▸ **Problem**
Every line with the word "record" in it should be extracted from the data that follows.

▸ **Input rows**
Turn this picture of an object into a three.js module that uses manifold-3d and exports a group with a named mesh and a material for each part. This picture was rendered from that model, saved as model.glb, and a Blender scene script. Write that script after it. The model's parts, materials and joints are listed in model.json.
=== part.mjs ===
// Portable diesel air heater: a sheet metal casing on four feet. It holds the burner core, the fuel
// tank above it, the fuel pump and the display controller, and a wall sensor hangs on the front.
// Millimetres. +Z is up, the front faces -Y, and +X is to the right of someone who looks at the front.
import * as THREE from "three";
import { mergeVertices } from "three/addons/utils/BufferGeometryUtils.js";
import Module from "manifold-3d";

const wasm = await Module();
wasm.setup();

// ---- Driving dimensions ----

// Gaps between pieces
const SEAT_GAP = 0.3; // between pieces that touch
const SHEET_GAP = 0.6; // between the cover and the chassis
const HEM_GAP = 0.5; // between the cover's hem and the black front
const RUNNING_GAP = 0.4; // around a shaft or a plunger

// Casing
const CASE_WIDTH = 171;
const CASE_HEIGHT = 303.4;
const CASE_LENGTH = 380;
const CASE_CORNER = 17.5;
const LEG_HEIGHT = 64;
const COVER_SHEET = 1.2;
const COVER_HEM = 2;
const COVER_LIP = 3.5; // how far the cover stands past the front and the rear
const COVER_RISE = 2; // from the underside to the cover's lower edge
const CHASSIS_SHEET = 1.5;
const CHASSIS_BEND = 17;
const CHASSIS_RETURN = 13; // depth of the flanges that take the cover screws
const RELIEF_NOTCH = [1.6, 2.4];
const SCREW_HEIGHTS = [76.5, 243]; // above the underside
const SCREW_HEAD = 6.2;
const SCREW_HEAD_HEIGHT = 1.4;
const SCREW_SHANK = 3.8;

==

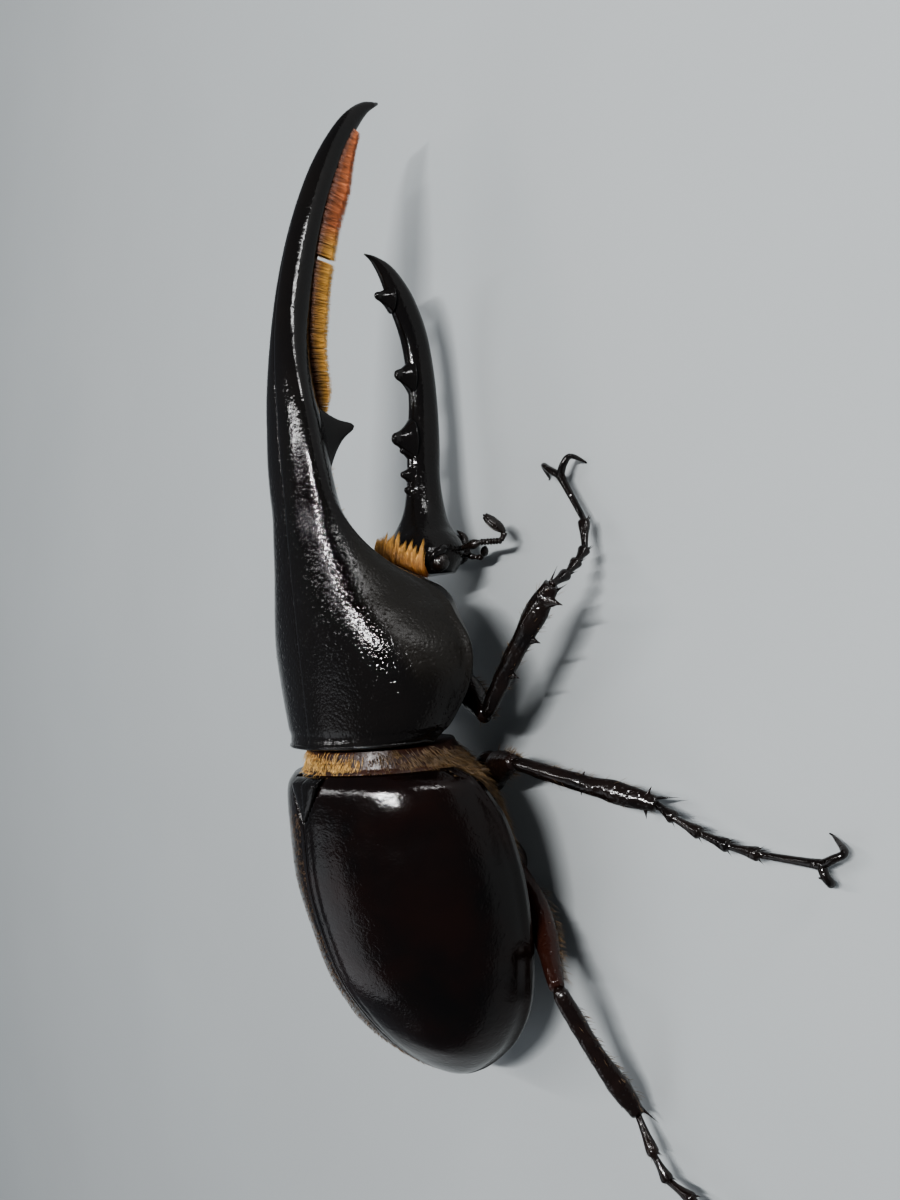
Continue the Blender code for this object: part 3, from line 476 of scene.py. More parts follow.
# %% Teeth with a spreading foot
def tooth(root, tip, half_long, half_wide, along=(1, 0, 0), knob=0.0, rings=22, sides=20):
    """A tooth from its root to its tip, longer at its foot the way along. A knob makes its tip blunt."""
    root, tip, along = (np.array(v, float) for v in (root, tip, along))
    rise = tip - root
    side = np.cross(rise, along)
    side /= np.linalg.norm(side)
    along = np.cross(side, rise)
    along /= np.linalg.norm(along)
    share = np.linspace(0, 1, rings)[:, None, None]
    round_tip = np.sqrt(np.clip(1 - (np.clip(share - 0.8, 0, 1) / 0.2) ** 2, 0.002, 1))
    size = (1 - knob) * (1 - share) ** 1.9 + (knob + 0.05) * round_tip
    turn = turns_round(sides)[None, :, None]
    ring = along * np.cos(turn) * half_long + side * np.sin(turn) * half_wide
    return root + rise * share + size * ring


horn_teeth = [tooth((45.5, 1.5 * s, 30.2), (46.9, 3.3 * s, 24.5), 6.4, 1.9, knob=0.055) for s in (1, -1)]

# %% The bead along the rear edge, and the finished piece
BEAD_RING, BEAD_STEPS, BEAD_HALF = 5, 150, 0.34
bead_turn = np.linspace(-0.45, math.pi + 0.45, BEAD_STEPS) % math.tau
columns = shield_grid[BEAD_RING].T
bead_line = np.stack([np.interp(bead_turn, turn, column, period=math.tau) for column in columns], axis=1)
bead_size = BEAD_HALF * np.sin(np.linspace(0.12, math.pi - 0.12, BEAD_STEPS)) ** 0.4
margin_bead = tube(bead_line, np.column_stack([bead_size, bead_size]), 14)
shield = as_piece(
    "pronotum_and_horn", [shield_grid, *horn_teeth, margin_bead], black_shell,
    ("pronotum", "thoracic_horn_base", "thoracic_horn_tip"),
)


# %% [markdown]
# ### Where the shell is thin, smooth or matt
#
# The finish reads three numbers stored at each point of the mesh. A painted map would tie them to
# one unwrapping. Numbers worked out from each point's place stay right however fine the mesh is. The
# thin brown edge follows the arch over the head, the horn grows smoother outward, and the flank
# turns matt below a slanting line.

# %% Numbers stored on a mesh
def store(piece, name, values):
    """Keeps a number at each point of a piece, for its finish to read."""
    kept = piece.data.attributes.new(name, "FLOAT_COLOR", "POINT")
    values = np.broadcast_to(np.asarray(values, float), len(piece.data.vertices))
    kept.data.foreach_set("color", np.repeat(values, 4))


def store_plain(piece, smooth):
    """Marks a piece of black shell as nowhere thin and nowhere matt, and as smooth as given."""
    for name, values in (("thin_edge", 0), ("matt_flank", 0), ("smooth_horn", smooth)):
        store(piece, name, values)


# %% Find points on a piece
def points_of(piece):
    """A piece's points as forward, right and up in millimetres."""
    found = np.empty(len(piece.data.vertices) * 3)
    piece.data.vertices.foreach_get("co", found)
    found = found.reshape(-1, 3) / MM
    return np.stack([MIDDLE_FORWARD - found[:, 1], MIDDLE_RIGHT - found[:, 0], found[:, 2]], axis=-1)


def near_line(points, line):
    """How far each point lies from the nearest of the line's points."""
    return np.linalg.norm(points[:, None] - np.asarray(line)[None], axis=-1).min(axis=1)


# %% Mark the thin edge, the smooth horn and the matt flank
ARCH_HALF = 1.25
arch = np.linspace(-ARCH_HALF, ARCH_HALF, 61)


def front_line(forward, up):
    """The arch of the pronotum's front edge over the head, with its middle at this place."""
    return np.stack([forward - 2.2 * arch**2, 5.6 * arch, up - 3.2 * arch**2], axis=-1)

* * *

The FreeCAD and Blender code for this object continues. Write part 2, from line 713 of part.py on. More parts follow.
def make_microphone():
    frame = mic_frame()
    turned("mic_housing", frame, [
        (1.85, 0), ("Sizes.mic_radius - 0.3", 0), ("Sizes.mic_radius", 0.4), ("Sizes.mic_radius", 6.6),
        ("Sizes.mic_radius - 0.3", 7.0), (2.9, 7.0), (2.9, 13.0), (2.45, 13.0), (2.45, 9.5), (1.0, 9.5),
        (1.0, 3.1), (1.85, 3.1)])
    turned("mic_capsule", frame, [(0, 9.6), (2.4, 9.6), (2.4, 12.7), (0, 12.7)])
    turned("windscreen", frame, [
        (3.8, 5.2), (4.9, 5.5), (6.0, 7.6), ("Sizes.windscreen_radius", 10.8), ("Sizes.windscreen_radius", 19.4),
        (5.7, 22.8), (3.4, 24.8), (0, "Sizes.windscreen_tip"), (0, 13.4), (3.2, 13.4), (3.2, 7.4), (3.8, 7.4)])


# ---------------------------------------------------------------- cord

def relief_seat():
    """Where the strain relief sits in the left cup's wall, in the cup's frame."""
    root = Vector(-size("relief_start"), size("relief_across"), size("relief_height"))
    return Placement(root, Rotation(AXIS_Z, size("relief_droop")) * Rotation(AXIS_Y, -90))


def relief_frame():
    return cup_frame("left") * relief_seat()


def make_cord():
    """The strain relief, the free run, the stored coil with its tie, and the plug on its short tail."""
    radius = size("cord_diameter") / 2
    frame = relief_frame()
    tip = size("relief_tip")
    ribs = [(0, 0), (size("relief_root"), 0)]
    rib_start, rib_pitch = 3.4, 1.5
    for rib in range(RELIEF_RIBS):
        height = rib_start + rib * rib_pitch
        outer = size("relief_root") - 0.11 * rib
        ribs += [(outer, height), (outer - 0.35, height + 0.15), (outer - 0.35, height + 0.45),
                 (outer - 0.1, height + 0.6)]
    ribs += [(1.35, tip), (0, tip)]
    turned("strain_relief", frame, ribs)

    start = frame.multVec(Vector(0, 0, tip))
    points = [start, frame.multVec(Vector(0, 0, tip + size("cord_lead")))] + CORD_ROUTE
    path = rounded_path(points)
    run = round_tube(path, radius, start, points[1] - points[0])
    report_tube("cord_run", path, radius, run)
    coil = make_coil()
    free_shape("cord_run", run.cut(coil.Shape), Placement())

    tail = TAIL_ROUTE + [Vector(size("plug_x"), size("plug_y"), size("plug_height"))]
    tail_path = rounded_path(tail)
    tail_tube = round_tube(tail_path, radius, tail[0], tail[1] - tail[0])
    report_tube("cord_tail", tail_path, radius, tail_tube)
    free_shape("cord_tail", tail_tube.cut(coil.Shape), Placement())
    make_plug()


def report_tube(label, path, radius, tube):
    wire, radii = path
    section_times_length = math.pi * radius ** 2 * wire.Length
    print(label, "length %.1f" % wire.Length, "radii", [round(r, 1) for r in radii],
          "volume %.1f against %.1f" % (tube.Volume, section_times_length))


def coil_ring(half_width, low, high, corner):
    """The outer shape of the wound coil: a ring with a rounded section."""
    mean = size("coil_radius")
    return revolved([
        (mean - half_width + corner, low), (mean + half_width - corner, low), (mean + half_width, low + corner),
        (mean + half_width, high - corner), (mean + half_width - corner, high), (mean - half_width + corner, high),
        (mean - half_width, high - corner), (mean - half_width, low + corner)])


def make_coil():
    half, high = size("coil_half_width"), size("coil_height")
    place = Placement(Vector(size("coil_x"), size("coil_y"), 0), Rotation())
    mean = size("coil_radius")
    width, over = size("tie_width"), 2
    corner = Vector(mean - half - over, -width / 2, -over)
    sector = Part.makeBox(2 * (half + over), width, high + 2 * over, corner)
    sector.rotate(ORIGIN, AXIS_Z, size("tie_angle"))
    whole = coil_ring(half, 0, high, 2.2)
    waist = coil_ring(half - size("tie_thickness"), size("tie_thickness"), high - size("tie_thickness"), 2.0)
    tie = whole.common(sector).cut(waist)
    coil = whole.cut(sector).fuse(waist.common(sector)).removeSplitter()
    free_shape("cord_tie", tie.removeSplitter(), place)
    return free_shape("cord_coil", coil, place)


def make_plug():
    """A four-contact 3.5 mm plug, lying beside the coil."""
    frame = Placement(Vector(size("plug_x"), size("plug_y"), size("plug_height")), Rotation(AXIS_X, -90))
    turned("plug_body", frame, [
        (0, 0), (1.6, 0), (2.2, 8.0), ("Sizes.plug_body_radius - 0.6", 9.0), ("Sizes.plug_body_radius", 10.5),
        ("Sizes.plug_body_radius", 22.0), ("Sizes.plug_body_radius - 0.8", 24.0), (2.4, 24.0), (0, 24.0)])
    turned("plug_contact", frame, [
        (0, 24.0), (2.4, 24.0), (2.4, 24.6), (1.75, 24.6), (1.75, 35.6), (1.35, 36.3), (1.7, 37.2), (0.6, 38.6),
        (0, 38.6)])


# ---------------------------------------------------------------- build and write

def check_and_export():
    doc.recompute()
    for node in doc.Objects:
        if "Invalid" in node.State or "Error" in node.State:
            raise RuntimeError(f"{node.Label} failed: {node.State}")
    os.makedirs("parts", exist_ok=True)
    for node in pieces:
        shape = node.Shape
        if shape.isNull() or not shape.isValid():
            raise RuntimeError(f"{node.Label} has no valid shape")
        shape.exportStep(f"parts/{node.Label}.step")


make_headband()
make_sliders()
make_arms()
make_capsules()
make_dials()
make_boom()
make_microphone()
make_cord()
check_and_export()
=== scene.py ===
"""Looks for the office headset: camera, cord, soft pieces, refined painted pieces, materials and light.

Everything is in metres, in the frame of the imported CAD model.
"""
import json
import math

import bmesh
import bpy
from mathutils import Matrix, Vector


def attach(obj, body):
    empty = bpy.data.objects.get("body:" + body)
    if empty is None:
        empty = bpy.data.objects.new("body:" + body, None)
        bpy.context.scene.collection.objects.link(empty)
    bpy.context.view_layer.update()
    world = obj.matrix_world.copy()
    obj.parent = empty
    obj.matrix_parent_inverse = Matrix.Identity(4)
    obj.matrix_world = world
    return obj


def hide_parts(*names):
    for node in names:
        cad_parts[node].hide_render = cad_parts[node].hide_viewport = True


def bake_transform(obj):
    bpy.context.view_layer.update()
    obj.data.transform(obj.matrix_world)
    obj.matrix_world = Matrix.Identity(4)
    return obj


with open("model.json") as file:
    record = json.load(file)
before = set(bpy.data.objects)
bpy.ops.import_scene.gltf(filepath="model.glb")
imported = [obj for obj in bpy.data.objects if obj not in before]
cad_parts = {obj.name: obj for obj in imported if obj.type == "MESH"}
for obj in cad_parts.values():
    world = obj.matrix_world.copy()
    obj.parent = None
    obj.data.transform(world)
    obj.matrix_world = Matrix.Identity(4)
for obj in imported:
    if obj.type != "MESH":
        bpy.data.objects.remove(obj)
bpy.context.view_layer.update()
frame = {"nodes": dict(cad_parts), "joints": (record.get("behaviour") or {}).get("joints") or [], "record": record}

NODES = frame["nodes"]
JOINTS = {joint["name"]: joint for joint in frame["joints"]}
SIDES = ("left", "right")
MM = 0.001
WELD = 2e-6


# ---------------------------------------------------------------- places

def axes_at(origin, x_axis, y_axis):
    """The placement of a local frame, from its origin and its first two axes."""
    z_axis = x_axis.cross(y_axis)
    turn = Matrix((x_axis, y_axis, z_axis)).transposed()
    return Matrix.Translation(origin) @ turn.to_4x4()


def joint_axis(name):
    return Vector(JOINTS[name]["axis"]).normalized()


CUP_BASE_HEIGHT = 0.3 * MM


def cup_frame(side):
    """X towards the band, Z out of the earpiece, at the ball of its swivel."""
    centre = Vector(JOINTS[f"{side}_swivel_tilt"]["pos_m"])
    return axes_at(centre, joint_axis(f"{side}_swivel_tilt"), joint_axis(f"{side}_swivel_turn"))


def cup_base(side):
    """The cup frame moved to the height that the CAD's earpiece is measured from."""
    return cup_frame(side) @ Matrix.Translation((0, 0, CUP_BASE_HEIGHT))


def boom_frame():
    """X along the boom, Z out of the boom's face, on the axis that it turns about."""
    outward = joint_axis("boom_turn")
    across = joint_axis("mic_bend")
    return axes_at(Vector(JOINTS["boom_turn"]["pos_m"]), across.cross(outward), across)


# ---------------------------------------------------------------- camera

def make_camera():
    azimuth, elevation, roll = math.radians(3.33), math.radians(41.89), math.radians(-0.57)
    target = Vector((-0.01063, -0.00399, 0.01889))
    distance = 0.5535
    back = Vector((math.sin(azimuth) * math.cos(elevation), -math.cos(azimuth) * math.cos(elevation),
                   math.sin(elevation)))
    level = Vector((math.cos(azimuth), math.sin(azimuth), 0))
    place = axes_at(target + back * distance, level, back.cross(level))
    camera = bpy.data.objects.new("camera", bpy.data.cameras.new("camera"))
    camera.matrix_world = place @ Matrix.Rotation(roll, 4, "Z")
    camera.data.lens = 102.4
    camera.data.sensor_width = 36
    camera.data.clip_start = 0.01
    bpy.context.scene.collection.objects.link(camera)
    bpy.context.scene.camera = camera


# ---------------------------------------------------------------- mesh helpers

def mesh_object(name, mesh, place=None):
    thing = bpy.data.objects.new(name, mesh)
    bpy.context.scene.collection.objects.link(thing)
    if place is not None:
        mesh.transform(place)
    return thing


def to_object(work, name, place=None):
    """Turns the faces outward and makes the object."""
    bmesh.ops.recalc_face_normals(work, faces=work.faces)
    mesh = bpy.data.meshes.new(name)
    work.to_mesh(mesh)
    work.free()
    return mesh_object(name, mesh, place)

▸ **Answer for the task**
    record = json.load(file)
frame = {"nodes": dict(cad_parts), "joints": (record.get("behaviour") or {}).get("joints") or [], "record": record}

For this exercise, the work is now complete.